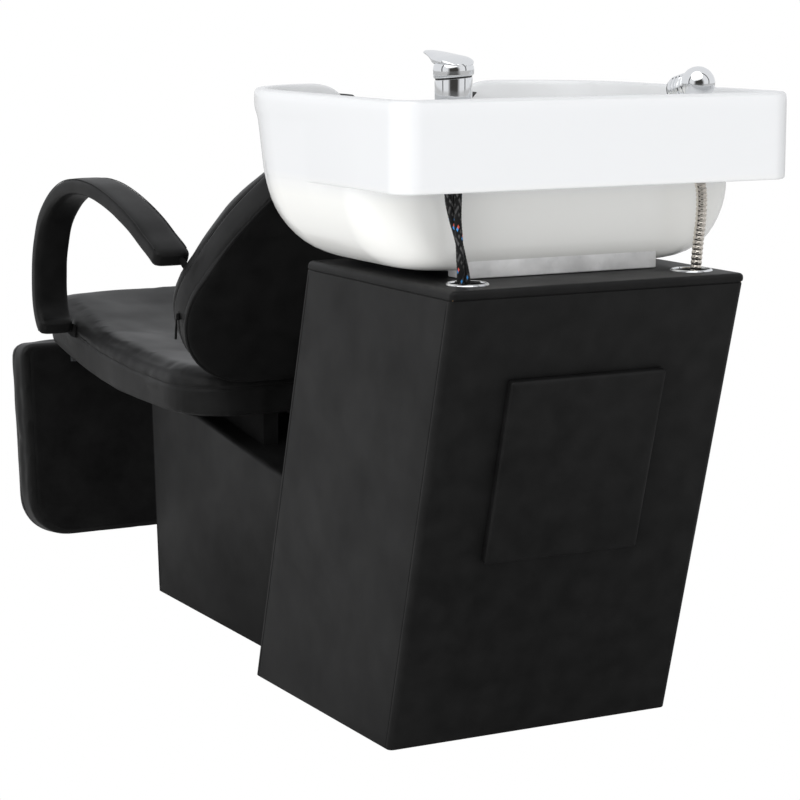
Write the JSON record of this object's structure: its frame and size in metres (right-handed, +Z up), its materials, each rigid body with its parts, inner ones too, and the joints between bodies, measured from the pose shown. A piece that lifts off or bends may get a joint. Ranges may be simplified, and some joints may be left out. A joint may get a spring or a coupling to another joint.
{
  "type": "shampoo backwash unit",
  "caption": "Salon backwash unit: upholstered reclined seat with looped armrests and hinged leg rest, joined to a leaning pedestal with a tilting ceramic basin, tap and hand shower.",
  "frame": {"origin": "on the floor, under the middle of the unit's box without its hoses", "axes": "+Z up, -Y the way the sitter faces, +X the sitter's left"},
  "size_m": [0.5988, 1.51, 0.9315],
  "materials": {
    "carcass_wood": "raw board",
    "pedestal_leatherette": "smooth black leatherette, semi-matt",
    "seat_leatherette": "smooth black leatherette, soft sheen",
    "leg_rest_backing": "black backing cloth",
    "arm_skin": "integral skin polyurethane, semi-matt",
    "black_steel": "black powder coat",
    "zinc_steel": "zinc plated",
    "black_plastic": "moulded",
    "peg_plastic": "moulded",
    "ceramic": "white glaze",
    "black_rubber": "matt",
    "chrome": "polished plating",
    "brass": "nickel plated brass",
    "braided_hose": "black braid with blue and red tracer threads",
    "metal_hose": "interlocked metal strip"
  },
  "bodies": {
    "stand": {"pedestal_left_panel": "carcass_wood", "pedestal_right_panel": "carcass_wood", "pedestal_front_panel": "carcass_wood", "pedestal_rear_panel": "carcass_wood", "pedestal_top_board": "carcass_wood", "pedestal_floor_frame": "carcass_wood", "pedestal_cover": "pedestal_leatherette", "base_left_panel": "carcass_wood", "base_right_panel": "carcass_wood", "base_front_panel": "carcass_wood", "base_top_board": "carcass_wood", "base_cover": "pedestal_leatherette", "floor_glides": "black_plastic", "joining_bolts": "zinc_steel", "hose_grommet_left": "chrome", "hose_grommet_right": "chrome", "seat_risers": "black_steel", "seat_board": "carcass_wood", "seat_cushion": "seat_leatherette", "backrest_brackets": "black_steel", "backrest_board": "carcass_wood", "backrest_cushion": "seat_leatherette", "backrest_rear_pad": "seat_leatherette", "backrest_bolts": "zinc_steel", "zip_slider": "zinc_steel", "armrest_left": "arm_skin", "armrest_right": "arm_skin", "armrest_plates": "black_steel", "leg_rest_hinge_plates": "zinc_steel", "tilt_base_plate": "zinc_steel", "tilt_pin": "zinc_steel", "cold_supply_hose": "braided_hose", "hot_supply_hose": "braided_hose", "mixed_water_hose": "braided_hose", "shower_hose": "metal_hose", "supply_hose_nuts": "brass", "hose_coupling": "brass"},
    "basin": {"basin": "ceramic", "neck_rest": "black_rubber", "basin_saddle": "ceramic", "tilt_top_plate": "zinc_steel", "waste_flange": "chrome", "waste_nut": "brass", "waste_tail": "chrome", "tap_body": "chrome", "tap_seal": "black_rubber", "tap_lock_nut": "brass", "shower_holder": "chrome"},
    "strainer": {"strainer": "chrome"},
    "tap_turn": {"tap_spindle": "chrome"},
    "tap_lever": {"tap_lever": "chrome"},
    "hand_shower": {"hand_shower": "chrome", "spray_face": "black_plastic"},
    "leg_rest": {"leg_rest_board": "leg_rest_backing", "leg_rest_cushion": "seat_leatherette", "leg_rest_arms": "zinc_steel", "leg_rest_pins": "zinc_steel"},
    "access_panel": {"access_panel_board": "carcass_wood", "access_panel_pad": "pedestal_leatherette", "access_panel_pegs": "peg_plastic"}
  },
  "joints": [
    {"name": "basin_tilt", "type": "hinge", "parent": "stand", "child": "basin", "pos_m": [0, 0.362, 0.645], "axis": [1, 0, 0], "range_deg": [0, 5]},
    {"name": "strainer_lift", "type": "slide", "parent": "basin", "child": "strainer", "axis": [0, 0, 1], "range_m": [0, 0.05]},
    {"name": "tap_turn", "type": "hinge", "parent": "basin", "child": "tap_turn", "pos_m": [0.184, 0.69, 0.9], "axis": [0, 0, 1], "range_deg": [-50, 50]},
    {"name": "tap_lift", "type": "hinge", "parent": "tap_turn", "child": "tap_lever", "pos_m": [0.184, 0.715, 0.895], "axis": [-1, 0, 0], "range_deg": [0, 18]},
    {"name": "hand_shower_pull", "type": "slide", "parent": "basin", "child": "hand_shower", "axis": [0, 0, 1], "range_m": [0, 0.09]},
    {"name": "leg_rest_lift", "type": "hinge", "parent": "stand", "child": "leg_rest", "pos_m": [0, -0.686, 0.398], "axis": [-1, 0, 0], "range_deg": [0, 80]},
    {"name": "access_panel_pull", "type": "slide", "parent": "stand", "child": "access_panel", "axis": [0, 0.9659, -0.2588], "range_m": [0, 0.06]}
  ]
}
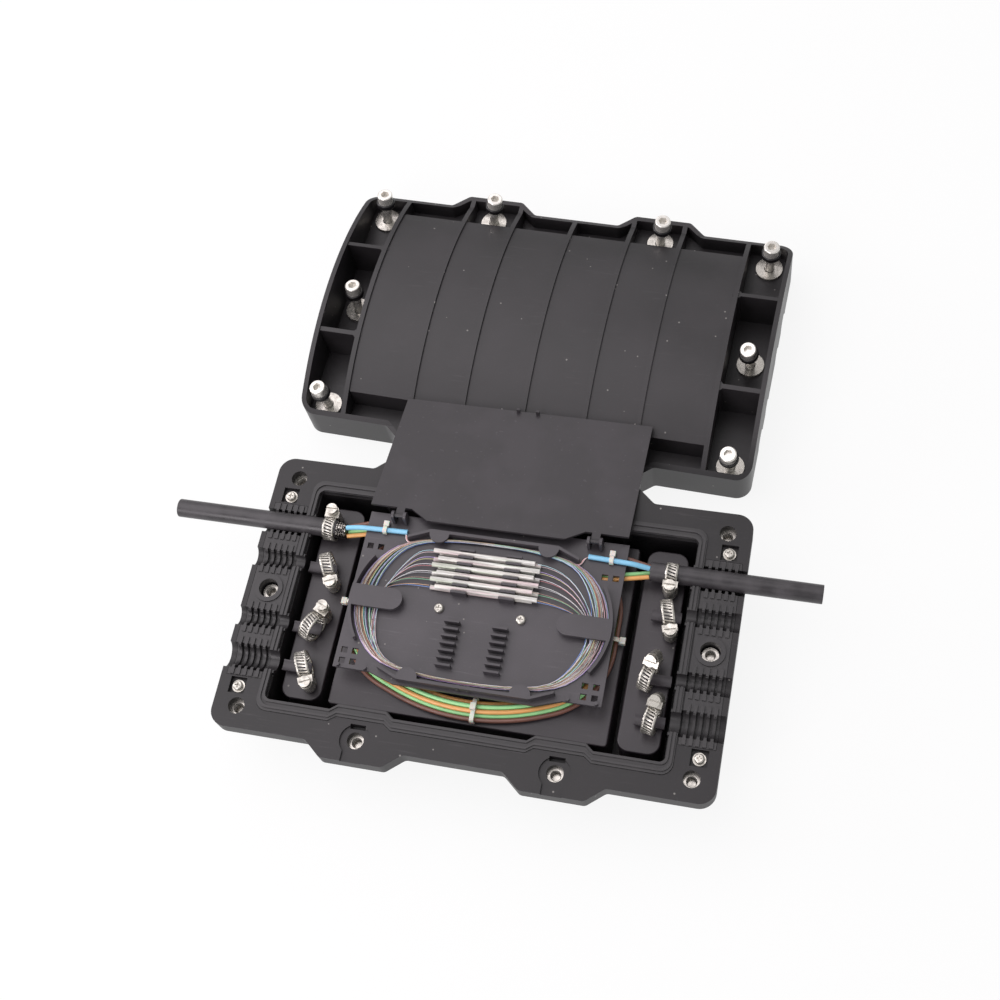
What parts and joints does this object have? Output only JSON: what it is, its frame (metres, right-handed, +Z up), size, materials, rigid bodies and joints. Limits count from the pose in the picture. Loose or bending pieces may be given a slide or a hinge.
════════════════
§ **DIRECTION**
Exact copies of all the records are required.

§ **THE REPLY**
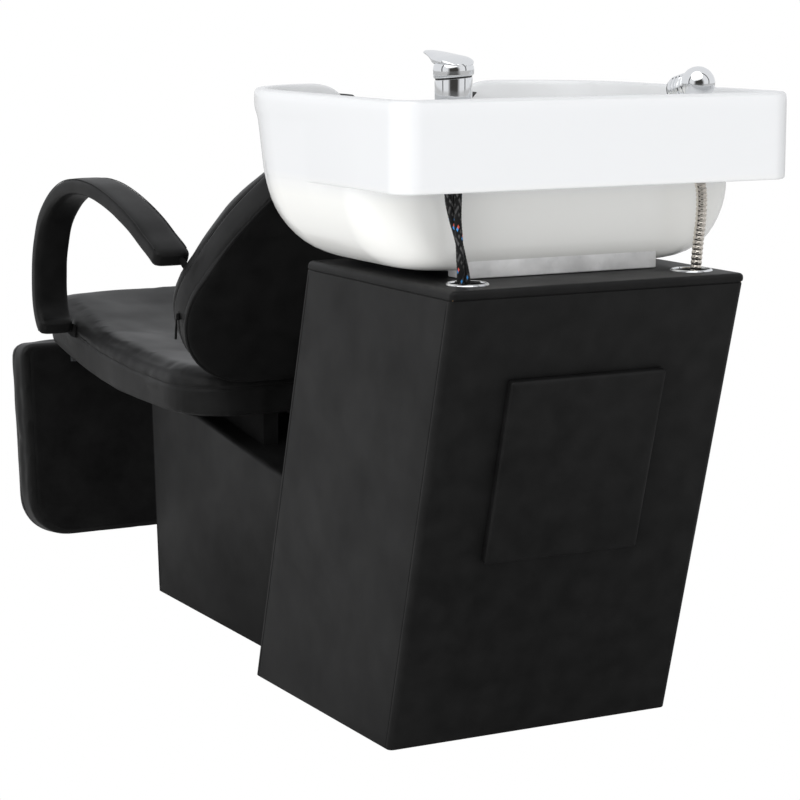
Write the JSON record of this object's structure: its frame and size in metres (right-handed, +Z up), its materials, each rigid body with its parts, inner ones too, and the joints between bodies, measured from the pose shown. A piece that lifts off or bends may get a joint. Ranges may be simplified, and some joints may be left out. A joint may get a spring or a coupling to another joint.
{
  "type": "shampoo backwash unit",
  "caption": "Salon backwash unit: upholstered reclined seat with looped armrests and hinged leg rest, joined to a leaning pedestal with a tilting ceramic basin, tap and hand shower.",
  "frame": {"origin": "on the floor, under the middle of the unit's box without its hoses", "axes": "+Z up, -Y the way the sitter faces, +X the sitter's left"},
  "size_m": [0.5988, 1.51, 0.9315],
  "materials": {
    "carcass_wood": "raw board",
    "pedestal_leatherette": "smooth black leatherette, semi-matt",
    "seat_leatherette": "smooth black leatherette, soft sheen",
    "leg_rest_backing": "black backing cloth",
    "arm_skin": "integral skin polyurethane, semi-matt",
    "black_steel": "black powder coat",
    "zinc_steel": "zinc plated",
    "black_plastic": "moulded",
    "peg_plastic": "moulded",
    "ceramic": "white glaze",
    "black_rubber": "matt",
    "chrome": "polished plating",
    "brass": "nickel plated brass",
    "braided_hose": "black braid with blue and red tracer threads",
    "metal_hose": "interlocked metal strip"
  },
  "bodies": {
    "stand": {"pedestal_left_panel": "carcass_wood", "pedestal_right_panel": "carcass_wood", "pedestal_front_panel": "carcass_wood", "pedestal_rear_panel": "carcass_wood", "pedestal_top_board": "carcass_wood", "pedestal_floor_frame": "carcass_wood", "pedestal_cover": "pedestal_leatherette", "base_left_panel": "carcass_wood", "base_right_panel": "carcass_wood", "base_front_panel": "carcass_wood", "base_top_board": "carcass_wood", "base_cover": "pedestal_leatherette", "floor_glides": "black_plastic", "joining_bolts": "zinc_steel", "hose_grommet_left": "chrome", "hose_grommet_right": "chrome", "seat_risers": "black_steel", "seat_board": "carcass_wood", "seat_cushion": "seat_leatherette", "backrest_brackets": "black_steel", "backrest_board": "carcass_wood", "backrest_cushion": "seat_leatherette", "backrest_rear_pad": "seat_leatherette", "backrest_bolts": "zinc_steel", "zip_slider": "zinc_steel", "armrest_left": "arm_skin", "armrest_right": "arm_skin", "armrest_plates": "black_steel", "leg_rest_hinge_plates": "zinc_steel", "tilt_base_plate": "zinc_steel", "tilt_pin": "zinc_steel", "cold_supply_hose": "braided_hose", "hot_supply_hose": "braided_hose", "mixed_water_hose": "braided_hose", "shower_hose": "metal_hose", "supply_hose_nuts": "brass", "hose_coupling": "brass"},
    "basin": {"basin": "ceramic", "neck_rest": "black_rubber", "basin_saddle": "ceramic", "tilt_top_plate": "zinc_steel", "waste_flange": "chrome", "waste_nut": "brass", "waste_tail": "chrome", "tap_body": "chrome", "tap_seal": "black_rubber", "tap_lock_nut": "brass", "shower_holder": "chrome"},
    "strainer": {"strainer": "chrome"},
    "tap_turn": {"tap_spindle": "chrome"},
    "tap_lever": {"tap_lever": "chrome"},
    "hand_shower": {"hand_shower": "chrome", "spray_face": "black_plastic"},
    "leg_rest": {"leg_rest_board": "leg_rest_backing", "leg_rest_cushion": "seat_leatherette", "leg_rest_arms": "zinc_steel", "leg_rest_pins": "zinc_steel"},
    "access_panel": {"access_panel_board": "carcass_wood", "access_panel_pad": "pedestal_leatherette", "access_panel_pegs": "peg_plastic"}
  },
  "joints": [
    {"name": "basin_tilt", "type": "hinge", "parent": "stand", "child": "basin", "pos_m": [0, 0.362, 0.645], "axis": [1, 0, 0], "range_deg": [0, 5]},
    {"name": "strainer_lift", "type": "slide", "parent": "basin", "child": "strainer", "axis": [0, 0, 1], "range_m": [0, 0.05]},
    {"name": "tap_turn", "type": "hinge", "parent": "basin", "child": "tap_turn", "pos_m": [0.184, 0.69, 0.9], "axis": [0, 0, 1], "range_deg": [-50, 50]},
    {"name": "tap_lift", "type": "hinge", "parent": "tap_turn", "child": "tap_lever", "pos_m": [0.184, 0.715, 0.895], "axis": [-1, 0, 0], "range_deg": [0, 18]},
    {"name": "hand_shower_pull", "type": "slide", "parent": "basin", "child": "hand_shower", "axis": [0, 0, 1], "range_m": [0, 0.09]},
    {"name": "leg_rest_lift", "type": "hinge", "parent": "stand", "child": "leg_rest", "pos_m": [0, -0.686, 0.398], "axis": [-1, 0, 0], "range_deg": [0, 80]},
    {"name": "access_panel_pull", "type": "slide", "parent": "stand", "child": "access_panel", "axis": [0, 0.9659, -0.2588], "range_m": [0, 0.06]}
  ]
}
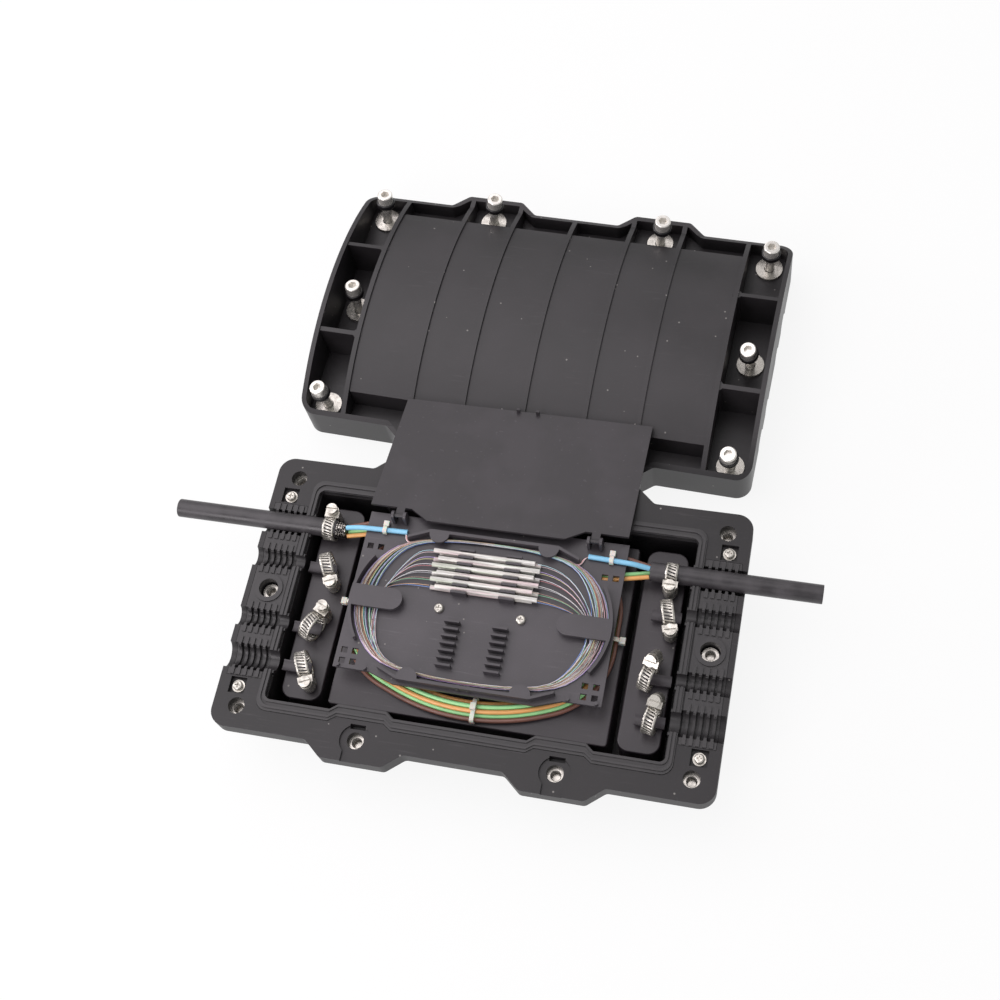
What parts and joints does this object have? Output only JSON: what it is, its frame (metres, right-handed, +Z up), size, materials, rigid bodies and joints. Limits count from the pose in the picture. Loose or bending pieces may be given a slide or a hinge.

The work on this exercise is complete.